By the time a company is ready to hire its first dedicated enterprise account executive, it should be able to answer these questions precisely: What buyer persona signs the check? What problem statement resonates in the discovery call? What objections arise consistently and how are they best handled? What pilot structure consistently converts to paid? What implementation timeline expectation sets the customer up for success? Without these answers, the first enterprise AE hire is setting up to reinvent the process from scratch rather than executing a proven playbook.
Enterprise sales is one of the most learnable commercial motions in B2B software, but learning it requires a willingness to move more slowly and carefully than feels natural in the urgency of early-stage growth.
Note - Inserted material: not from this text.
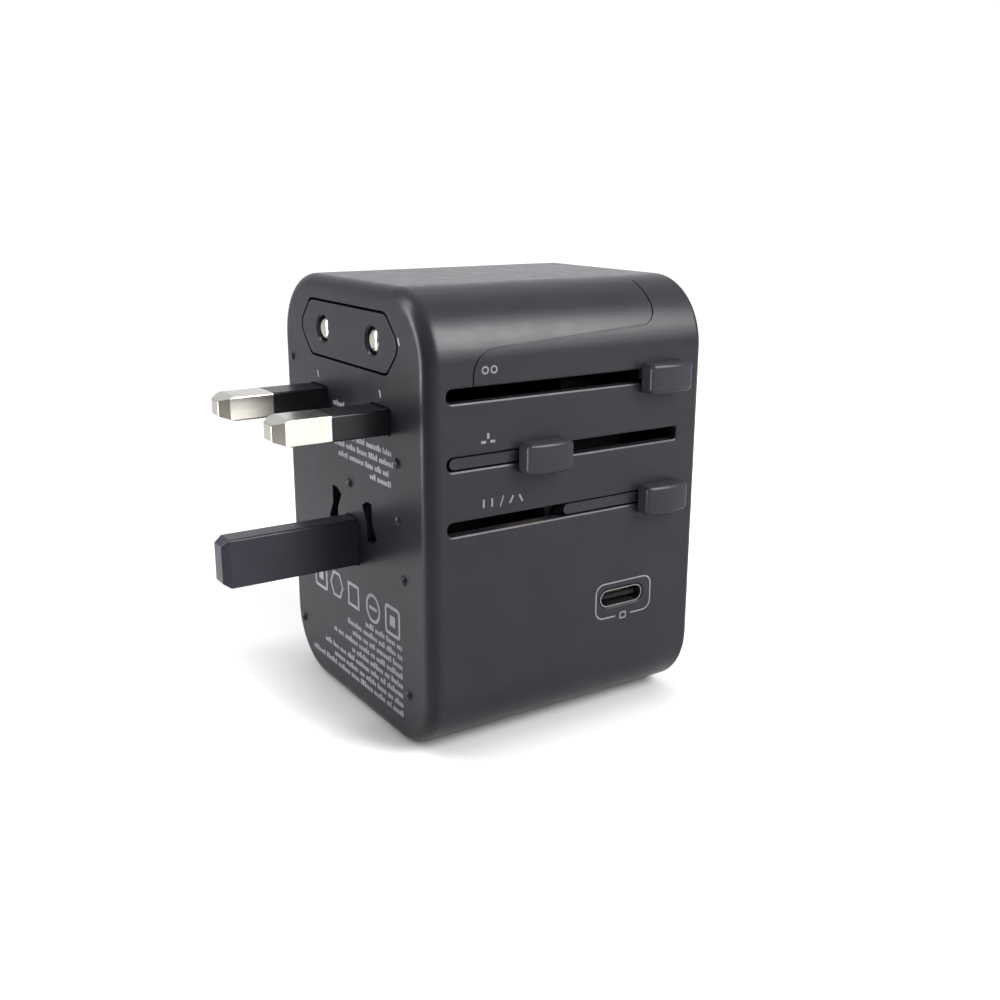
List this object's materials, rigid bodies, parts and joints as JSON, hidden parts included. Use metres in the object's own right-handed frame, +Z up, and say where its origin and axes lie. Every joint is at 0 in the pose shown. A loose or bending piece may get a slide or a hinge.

The founders who invest in building a repeatable, reference-quality enterprise motion at seed stage consistently have better outcomes than those who sprint toward deals at the expense of implementation quality and customer success.
If you are navigating the enterprise sales transition and want to think through your approach, we welcome the conversation.
Key Takeaways
- Enterprise sales readiness requires three conditions simultaneously: product readiness (security, stability, integration), delivery readiness (customer success and professional services capacity), and commercial readiness (legal, pricing, and procurement processes).
- The first enterprise deal anchors future deals — price it to reflect long-term market positioning, not deal-closing urgency.
- Target enterprise champions (individual advocates), not enterprise accounts — warm introductions to the right champion outperform cold outreach by orders of magnitude.
- Four qualification dimensions: problem urgency, budget alignment, technical feasibility, and organizational readiness.
- Maintain founder-led sales through the first five to eight enterprise deals to write the playbook before hiring to execute it.